The students have struck a deathly blow against the Empires divide and rule. There is a universalism to the student movement. It is a movement that is multi-racial and of varied faiths. Jewish students shared their Seder dinner meals with Muslim and Christian students to honour the Passover holiday. Students of different faiths are breaking bread together and living together in a shared space. They have given hope and inspiration to the people of Palestine resisting Israeli Apartheid in the same way that students inspired Mandela and the Anti-Apartheid struggle in South Africa. In Gaza, the people have come out onto the streets to thank the students and publicly acknowledge their solidarity.
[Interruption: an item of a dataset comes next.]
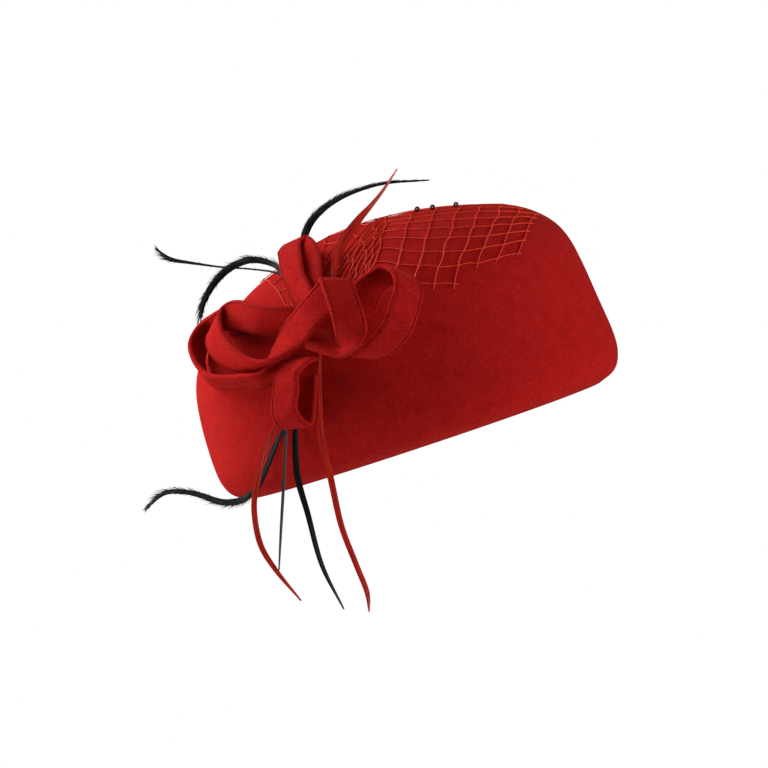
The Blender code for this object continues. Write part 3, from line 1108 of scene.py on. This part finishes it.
class HAT_OT_feathers(bpy.types.Operator):
    """Makes the barbed feathers: shaft, and barbs swept back along it"""

    bl_idname = "hat.feathers"
    bl_label = "Feathers"

    def execute(self, context):
        feather = context.scene.hat_feather
        material = keratin_material(
            "dyed_feather_black", feather.black, "030506", 0.5, (400.0, 3.0, 1.0),
        )
        for index, (name, rows) in enumerate(FEATHERS.items()):
            draws = np.random.default_rng(40 + index)
            centres, sides = blade_rings(rows, 14)
            thick = 0.3 * MM
            section = (
                (0.42, 0.0), (0.16, 0.6 * thick), (0.0, 1.6 * thick), (-0.16, 0.6 * thick),
                (-0.42, 0.0), (-0.16, -0.6 * thick), (0.0, -1.2 * thick), (0.16, -0.6 * thick),
            )
            shaft = swept(name + "_shaft", centres, sides, section)
            settle(shaft, material, name)
            barbs = self.barbs(name, centres, sides, feather.barb_pitch, FLUFF[name], draws)
            settle(barbs, material, None)
        return {"FINISHED"}

    def barbs(self, name, centres, sides, pitch, fluff, draws):
        """Barbs on both sides, tapering blades that lie along the shaft but for the fluffy ones."""
        deselect()
        bpy.ops.mesh.primitive_cone_add(
            vertices=3, radius1=0.5, radius2=0.05, depth=1.0, location=(0, 0, 0.5),
        )
        stamp = bpy.context.active_object
        make_active(stamp)
        bpy.ops.object.transform_apply(location=True, rotation=True, scale=True)
        runs = np.gradient(centres, axis=0)
        lengths = np.concatenate([[0], np.cumsum(np.linalg.norm(np.diff(centres, axis=0), axis=1))])
        places = []
        for edge in (-1, 1):
            for run in np.arange(0, lengths[-1] - 2 * MM, pitch):
                step = np.interp(run + draws.uniform(0, pitch), lengths, np.arange(len(lengths)))
                low = min(int(step), len(centres) - 2)
                share = step - low
                origin = centres[low] + share * (centres[low + 1] - centres[low])
                side = sides[low] + share * (sides[low + 1] - sides[low])
                ahead = unit(runs[low])
                outward = unit(np.cross(ahead, side))
                loose = draws.random() < fluff
                spread = math.radians(draws.uniform(18, 38) if loose else draws.uniform(6, 11))
                reach = np.linalg.norm(side) * 0.5 / math.sin(spread) * draws.uniform(0.8, 1.1)
                reach = min(1.5 * reach if loose else reach, 9 * MM)
                way = math.cos(spread) * ahead + edge * math.sin(spread) * unit(side)
                way = unit(way + draws.uniform(-0.08, 0.08) * outward)
                flat = unit(np.cross(outward, way))
                axes = np.column_stack((
                    flat * 0.5 * MM, outward * 0.12 * MM, way * reach,
                ))
                places.append((origin, axes))
        return joined_copies(name + "_barbs", stamp, places)


class HAT_OT_stage(bpy.types.Operator):
    """Sets out the floor, the backdrop, the lamps and the camera"""

    bl_idname = "hat.stage"
    bl_label = "Stage"

    def execute(self, context):
        stage = context.scene.hat_stage
        self.floor(stage)
        self.world(context.scene)
        middle = Vector((0.0, 0.0, 0.05))
        for name, place, size, power in (
            ("left_softbox", (-1.0, -0.10, 0.05), (0.5, 0.7), stage.left_power),
            ("right_front_softbox", (0.72, -0.55, -0.26), (0.5, 0.4), 1.2 * stage.right_power),
            ("right_softbox", (0.95, -0.15, -0.28), (0.5, 0.4), 0.9 * stage.right_power),
            ("top_back_softbox", (-0.60, 0.20, 0.90), (0.8, 0.8), stage.top_power),
            ("top_front_softbox", (-0.20, -0.50, 1.00), (1.0, 0.8), 0.2 * stage.top_power),
        ):
            self.lamp(name, place, middle, size, power)
        self.camera(context.scene)
        return {"FINISHED"}

    def floor(self, stage):
        deselect()
        bpy.ops.mesh.primitive_grid_add(
            x_subdivisions=24, y_subdivisions=24, size=24.0, location=(0, 0, -stage.floor_drop),
        )
        floor = bpy.context.active_object
        floor.name = "floor"
        material, tree = new_material("white_paper_floor")
        seen = add_node(tree, "ShaderNodeLightPath").outputs["Is Camera Ray"]
        matt = add_node(tree, "ShaderNodeBsdfDiffuse", {"Color": linear("B0B0B0")})
        glow = add_node(
            tree, "ShaderNodeEmission", {"Color": linear("FFFFFF"), "Strength": 1.0},
        )
        mixed = add_node(
            tree, "ShaderNodeMixShader",
            {0: seen, 1: matt.outputs["BSDF"], 2: glow.outputs["Emission"]},
        )
        add_node(tree, "ShaderNodeOutputMaterial", {"Surface": mixed.outputs["Shader"]})
        floor.data.materials.append(material)

    def world(self, scene):
        world = bpy.data.worlds.new("white_studio")
        world.use_nodes = True
        tree = world.node_tree
        tree.nodes.clear()
        seen = add_node(tree, "ShaderNodeLightPath").outputs["Is Camera Ray"]
        dim = add_node(
            tree, "ShaderNodeBackground", {"Color": linear("FFFFFF"), "Strength": 0.03},
        )
        white = add_node(
            tree, "ShaderNodeBackground", {"Color": linear("FFFFFF"), "Strength": 1.0},
        )
        mixed = add_node(
            tree, "ShaderNodeMixShader",
            {0: seen, 1: dim.outputs["Background"], 2: white.outputs["Background"]},
        )
        add_node(tree, "ShaderNodeOutputWorld", {"Surface": mixed.outputs["Shader"]})
        scene.world = world
        scene.view_settings.view_transform = "Standard"

    def lamp(self, name, place, middle, size, power):
        data = bpy.data.lights.new(name, "AREA")
        data.shape = "RECTANGLE"
        data.size = size[0]
        data.size_y = size[1]
        data.energy = power
        lamp = bpy.data.objects.new(name, data)
        bpy.context.scene.collection.objects.link(lamp)
        lamp.location = place
        lamp.rotation_euler = (middle - Vector(place)).to_track_quat("-Z", "Y").to_euler()

    def camera(self, scene):
        roll = math.radians(CAMERA_ROLL)
        rise = math.radians(CAMERA_ELEVATION)
        ahead = Vector((0, math.cos(rise), -math.sin(rise)))
        level_up = Vector((0, math.sin(rise), math.cos(rise)))
        level_right = Vector((1, 0, 0))
        right = math.cos(roll) * level_right - math.sin(roll) * level_up
        up = math.sin(roll) * level_right + math.cos(roll) * level_up
        data = bpy.data.cameras.new("camera")
        data.lens = CAMERA_LENS
        data.sensor_width = CAMERA_SENSOR
        camera = bpy.data.objects.new("camera", data)
        scene.collection.objects.link(camera)
        turned = camera.matrix_world.copy()
        for axis, vector in enumerate((right, up, -ahead)):
            for part in range(3):
                turned[part][axis] = vector[part]
        camera.matrix_world = turned
        camera.location = Vector(CAMERA_TARGET) - ahead * CAMERA_DISTANCE
        scene.camera = camera


class HAT_PT_panel(bpy.types.Panel):
    """Lists the hat's operators and their settings"""

    bl_idname = "HAT_PT_panel"
    bl_label = "Felt hat"
    bl_space_type = "VIEW_3D"
    bl_region_type = "UI"
    bl_category = "Hat"

    def draw(self, context):
        for group, operators in PANEL_ROWS:
            box = self.layout.box()
            settings = getattr(context.scene, group)
            for name in settings.__annotations__:
                box.prop(settings, name)
            for operator in operators:
                box.operator(operator)


PANEL_ROWS = (
    ("hat_felt", ("hat.crown",)),
    ("hat_bow", ("hat.bow",)),
    ("hat_net", ("hat.net", "hat.beads")),
    ("hat_feather", ("hat.feathers", "hat.quills")),
    ("hat_stage", ("hat.stage",)),
)

SETTINGS = {
    "hat_felt": HatFeltSettings,
    "hat_bow": HatBowSettings,
    "hat_net": HatNetSettings,
    "hat_feather": HatFeatherSettings,
    "hat_stage": HatStageSettings,
}

OPERATORS = (
    HAT_OT_crown,
    HAT_OT_bow,
    HAT_OT_net,
    HAT_OT_beads,
    HAT_OT_feathers,
    HAT_OT_quills,
    HAT_OT_stage,
)


def register():
    for name, group in SETTINGS.items():
        bpy.utils.register_class(group)
        setattr(bpy.types.Scene, name, bpy.props.PointerProperty(type=group))
    for thing in (*OPERATORS, HAT_PT_panel):
        bpy.utils.register_class(thing)


def unregister():
    for thing in (HAT_PT_panel, *reversed(OPERATORS)):
        bpy.utils.unregister_class(thing)
    for name, group in SETTINGS.items():
        delattr(bpy.types.Scene, name)
        bpy.utils.unregister_class(group)


def main():
    register()
    bpy.ops.hat.crown()
    bpy.ops.hat.bow()
    bpy.ops.hat.net()
    bpy.ops.hat.beads()
    bpy.ops.hat.feathers()
    bpy.ops.hat.quills()
    bpy.ops.hat.stage()


if __name__ == "__main__":
    main()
In the background in the encampment, comes the soulful voice of the late great John Lennon “There’s nothing you can do that can’t be done, all you need is love, love is all you need”. These kids are flowing with love. They are showing the world another way. A path of justice and peace where every one of us is considered the same because we are all created by God and entitled to equal rights without discrimination.  The authorities set the “pigs” on them with batons and tear gas but these kids were too smart, they didn’t take the bait, they have not allowed themselves to be provoked or to react violently. They are steadfast in their position of Satyagraha ((non-violent resistance to injustice). They are disciplined and have set out rules in the encampment which they commit to. These rules include nonviolence and no hate speech. They don’t care for political expediency and have called out the double speak of the White House and its complicity in the Gaza genocide. In these dark moments where those in power have done nothing to stop the genocide and many governments have been complicit in the genocide, the students are a rare expression of light. They are showing us that another world is possible without war, division and hate but that it requires activism, sacrifice and courage.